[BEGIN Provided material]

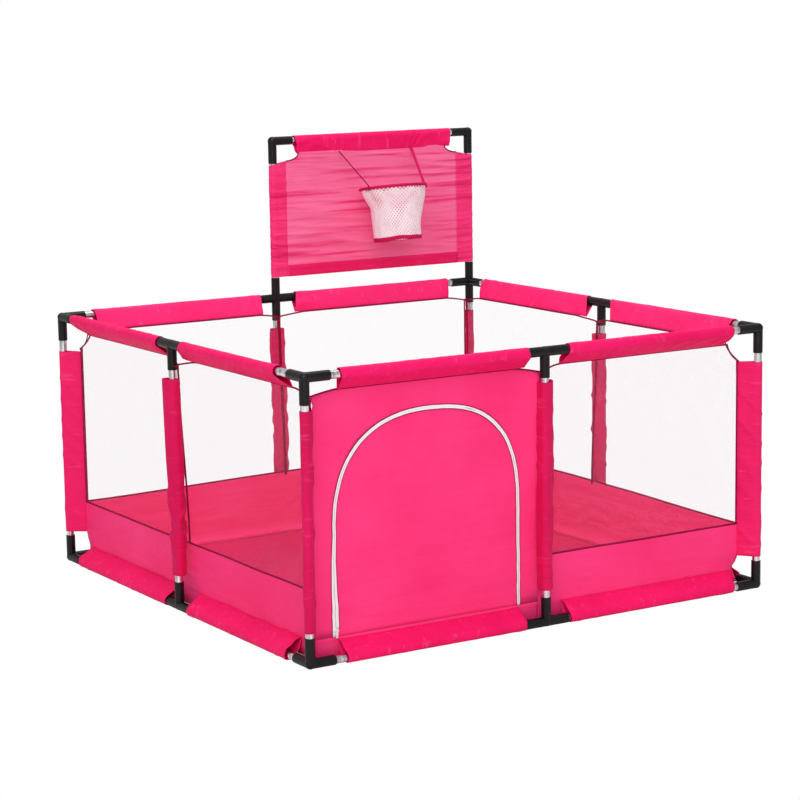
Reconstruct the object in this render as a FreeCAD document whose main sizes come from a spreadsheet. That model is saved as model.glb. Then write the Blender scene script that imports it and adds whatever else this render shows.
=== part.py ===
"""Child's square playpen with a basketball backboard.

A knock-down frame of steel tubes plugged into moulded corner and tee joints
holds one sewn cover: a floor, four walls with mesh windows, and an arched
door closed by a zip.  A cloth backboard with a small hoop and net plugs into
the back of the frame.

Frame of reference: millimetres, +Z up, origin on the ground at the middle of
the square.  The front, with the door, faces -Y.  Sides are numbered
anticlockwise from above: 0 front, 1 right, 2 back, 3 left.  Each side is laid
out as if it were the front one, along +X and inward +Y, and then turned.
"""
import FreeCAD, Part
import math
import os
import re
import Sketcher

SIZES = {
    # The square frame.
    "frame_span": 1257.0,        # between the axes of two corner posts
    "rail_low": 11.0,            # height of the bottom rails' axes
    "rail_high": 642.0,          # height of the top rails' axes
    "rail_board": 1066.0,        # height of the backboard rail's axis
    "tube_radius": 9.5,
    "tube_wall": 0.6,
    # The moulded joints, with each arm measured from the joint's centre.
    "joint_radius": 11.5,
    "joint_ball": 12.1,          # radius of the knuckle where the arms meet
    "joint_lip": 0.8,            # rounding of an arm's mouth
    "socket_clearance": 0.05,    # around a tube in its socket
    "socket_stop": 14.0,         # where a tube's end meets the joint's web
    "arm_corner": 62.0,
    "arm_tee": 60.0,
    "arm_down": 60.0,
    "arm_up": 58.0,
    "arm_board": 56.0,
    "elbow_side": 58.0,
    "elbow_down": 60.0,
    # The sewn cover, which hangs inside the frame.
    "wall_inset": 32.0,          # from the post axes in to the wall
    "wall_cloth": 1.2,
    "floor_cloth": 1.2,
    "mesh_cloth": 0.8,
    "band_top": 160.0,           # top of the cloth band below the mesh
    "wall_top": 604.0,           # where the wall meets the top sleeves
    "wall_notch": 45.0,          # radius of the cut-out at a bay's top corners
    "post_gap": 0.5,             # between two bays behind a middle post
    # The loops of cloth around the tubes.
    "sleeve_cloth": 1.0,
    "sleeve_gap": 0.4,           # between a tube and its sleeve
    "seam_radius": 1.6,          # outside of the fold at a sleeve's seam
    "seam_inset": 29.0,
    "seam_drop": 36.0,           # from a top rail down to the seam
    "seam_rise": 34.0,           # from a bottom rail up to the seam
    "sleeve_start": 88.0,        # from a corner post's axis to a rail sleeve
    "sleeve_end": 62.0,          # from a rail sleeve to a middle post's axis
    "post_sleeve_low": 80.0,
    "post_sleeve_high": 560.0,
    "post_sleeve_radius": 20.0,  # outside of the loose sleeve on a middle post
    "tie_height": 6.0,           # webbing tie around a top joint's lower arm
    "tie_drop": 51.0,            # from the top rail's axis to the tie's underside
    # The door.
    "door_centre": 300.0,        # from the front's middle post to the arch's middle
    "door_sill": 51.0,           # height of the fold that the door swings on
    "door_fold": 0.8,            # from that fold to the door's lower edge
    "sill_gap": 1.1,             # from that fold down to the fixed cloth
    "arch_radius": 244.0,        # middle of the zip
    "arch_spring": 295.0,        # height where the zip's straight legs end
    "zip_width": 12.0,
    "zip_thickness": 1.6,
    "zip_gap": 1.4,              # between the two tapes
    # The zip's slider and its pull.
    "slider_low": 56.0,
    "slider_width": 9.0,
    "slider_height": 14.0,
    "slider_plate": 2.0,
    "slider_clearance": 0.3,
    "lug_width": 1.2,
    "lug_reach": 3.2,
    "lug_height": 4.0,
    "pivot_rise": 10.0,          # from the slider's foot to the pull's pin
    "pivot_reach": 2.0,          # from the slider's plate out to the pin
    "pin_radius": 0.6,
    "eye_radius": 1.5,
    "eye_length": 5.0,
    "pull_width": 6.0,
    "pull_length": 13.0,
    "pull_thickness": 1.0,
    "pull_hole": 1.6,
    # The backboard's cloth, from the back's middle post to its right corner.
    "board_low": 700.0,
    "board_left_seam": 34.0,     # from the left upright's axis to its sleeve's seam
    "board_right_seam": 47.0,
    "board_side_top": 1004.0,
    "board_top_seam": 32.0,      # from the rail's axis down to its sleeve's seam
    "board_notch": 28.0,
    "board_sleeve_start": 68.0,  # from an upright's axis to the top sleeve
    # The hoop, tilted up a little at its front, with its net and straps.
    "hoop_height": 919.0,        # where it meets the board
    "hoop_radius": 90.0,
    "hoop_cord": 3.5,
    "hoop_gap": 0.5,
    "hoop_tilt": 8.3,            # degrees
    "net_cloth": 1.2,
    "net_length": 146.0,
    "net_waist": 75.0,           # from its hem up to where it starts to widen
    "net_top_radius": 86.0,
    "net_waist_radius": 66.0,
    "net_hem_radius": 64.0,
    "strap_width": 8.0,
    "strap_thickness": 1.0,
    "strap_spread": 118.0,       # from the hoop's middle, at the board's top
    "strap_top": 1030.0,
    "strap_angle": 76.0,         # degrees round the hoop from its front
}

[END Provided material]

◆ Your goal: Repeat the data precisely, line by line.

◆ Output below:
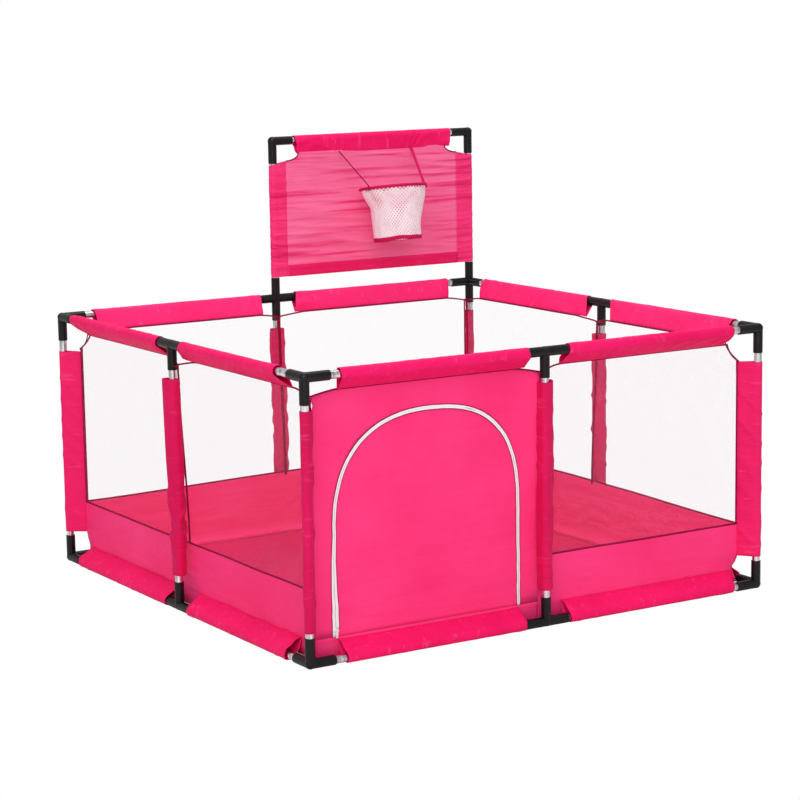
Reconstruct the object in this render as a FreeCAD document whose main sizes come from a spreadsheet. That model is saved as model.glb. Then write the Blender scene script that imports it and adds whatever else this render shows.
=== part.py ===
"""Child's square playpen with a basketball backboard.

A knock-down frame of steel tubes plugged into moulded corner and tee joints
holds one sewn cover: a floor, four walls with mesh windows, and an arched
door closed by a zip.  A cloth backboard with a small hoop and net plugs into
the back of the frame.

Frame of reference: millimetres, +Z up, origin on the ground at the middle of
the square.  The front, with the door, faces -Y.  Sides are numbered
anticlockwise from above: 0 front, 1 right, 2 back, 3 left.  Each side is laid
out as if it were the front one, along +X and inward +Y, and then turned.
"""
import FreeCAD, Part
import math
import os
import re
import Sketcher

SIZES = {
    # The square frame.
    "frame_span": 1257.0,        # between the axes of two corner posts
    "rail_low": 11.0,            # height of the bottom rails' axes
    "rail_high": 642.0,          # height of the top rails' axes
    "rail_board": 1066.0,        # height of the backboard rail's axis
    "tube_radius": 9.5,
    "tube_wall": 0.6,
    # The moulded joints, with each arm measured from the joint's centre.
    "joint_radius": 11.5,
    "joint_ball": 12.1,          # radius of the knuckle where the arms meet
    "joint_lip": 0.8,            # rounding of an arm's mouth
    "socket_clearance": 0.05,    # around a tube in its socket
    "socket_stop": 14.0,         # where a tube's end meets the joint's web
    "arm_corner": 62.0,
    "arm_tee": 60.0,
    "arm_down": 60.0,
    "arm_up": 58.0,
    "arm_board": 56.0,
    "elbow_side": 58.0,
    "elbow_down": 60.0,
    # The sewn cover, which hangs inside the frame.
    "wall_inset": 32.0,          # from the post axes in to the wall
    "wall_cloth": 1.2,
    "floor_cloth": 1.2,
    "mesh_cloth": 0.8,
    "band_top": 160.0,           # top of the cloth band below the mesh
    "wall_top": 604.0,           # where the wall meets the top sleeves
    "wall_notch": 45.0,          # radius of the cut-out at a bay's top corners
    "post_gap": 0.5,             # between two bays behind a middle post
    # The loops of cloth around the tubes.
    "sleeve_cloth": 1.0,
    "sleeve_gap": 0.4,           # between a tube and its sleeve
    "seam_radius": 1.6,          # outside of the fold at a sleeve's seam
    "seam_inset": 29.0,
    "seam_drop": 36.0,           # from a top rail down to the seam
    "seam_rise": 34.0,           # from a bottom rail up to the seam
    "sleeve_start": 88.0,        # from a corner post's axis to a rail sleeve
    "sleeve_end": 62.0,          # from a rail sleeve to a middle post's axis
    "post_sleeve_low": 80.0,
    "post_sleeve_high": 560.0,
    "post_sleeve_radius": 20.0,  # outside of the loose sleeve on a middle post
    "tie_height": 6.0,           # webbing tie around a top joint's lower arm
    "tie_drop": 51.0,            # from the top rail's axis to the tie's underside
    # The door.
    "door_centre": 300.0,        # from the front's middle post to the arch's middle
    "door_sill": 51.0,           # height of the fold that the door swings on
    "door_fold": 0.8,            # from that fold to the door's lower edge
    "sill_gap": 1.1,             # from that fold down to the fixed cloth
    "arch_radius": 244.0,        # middle of the zip
    "arch_spring": 295.0,        # height where the zip's straight legs end
    "zip_width": 12.0,
    "zip_thickness": 1.6,
    "zip_gap": 1.4,              # between the two tapes
    # The zip's slider and its pull.
    "slider_low": 56.0,
    "slider_width": 9.0,
    "slider_height": 14.0,
    "slider_plate": 2.0,
    "slider_clearance": 0.3,
    "lug_width": 1.2,
    "lug_reach": 3.2,
    "lug_height": 4.0,
    "pivot_rise": 10.0,          # from the slider's foot to the pull's pin
    "pivot_reach": 2.0,          # from the slider's plate out to the pin
    "pin_radius": 0.6,
    "eye_radius": 1.5,
    "eye_length": 5.0,
    "pull_width": 6.0,
    "pull_length": 13.0,
    "pull_thickness": 1.0,
    "pull_hole": 1.6,
    # The backboard's cloth, from the back's middle post to its right corner.
    "board_low": 700.0,
    "board_left_seam": 34.0,     # from the left upright's axis to its sleeve's seam
    "board_right_seam": 47.0,
    "board_side_top": 1004.0,
    "board_top_seam": 32.0,      # from the rail's axis down to its sleeve's seam
    "board_notch": 28.0,
    "board_sleeve_start": 68.0,  # from an upright's axis to the top sleeve
    # The hoop, tilted up a little at its front, with its net and straps.
    "hoop_height": 919.0,        # where it meets the board
    "hoop_radius": 90.0,
    "hoop_cord": 3.5,
    "hoop_gap": 0.5,
    "hoop_tilt": 8.3,            # degrees
    "net_cloth": 1.2,
    "net_length": 146.0,
    "net_waist": 75.0,           # from its hem up to where it starts to widen
    "net_top_radius": 86.0,
    "net_waist_radius": 66.0,
    "net_hem_radius": 64.0,
    "strap_width": 8.0,
    "strap_thickness": 1.0,
    "strap_spread": 118.0,       # from the hoop's middle, at the board's top
    "strap_top": 1030.0,
    "strap_angle": 76.0,         # degrees round the hoop from its front
}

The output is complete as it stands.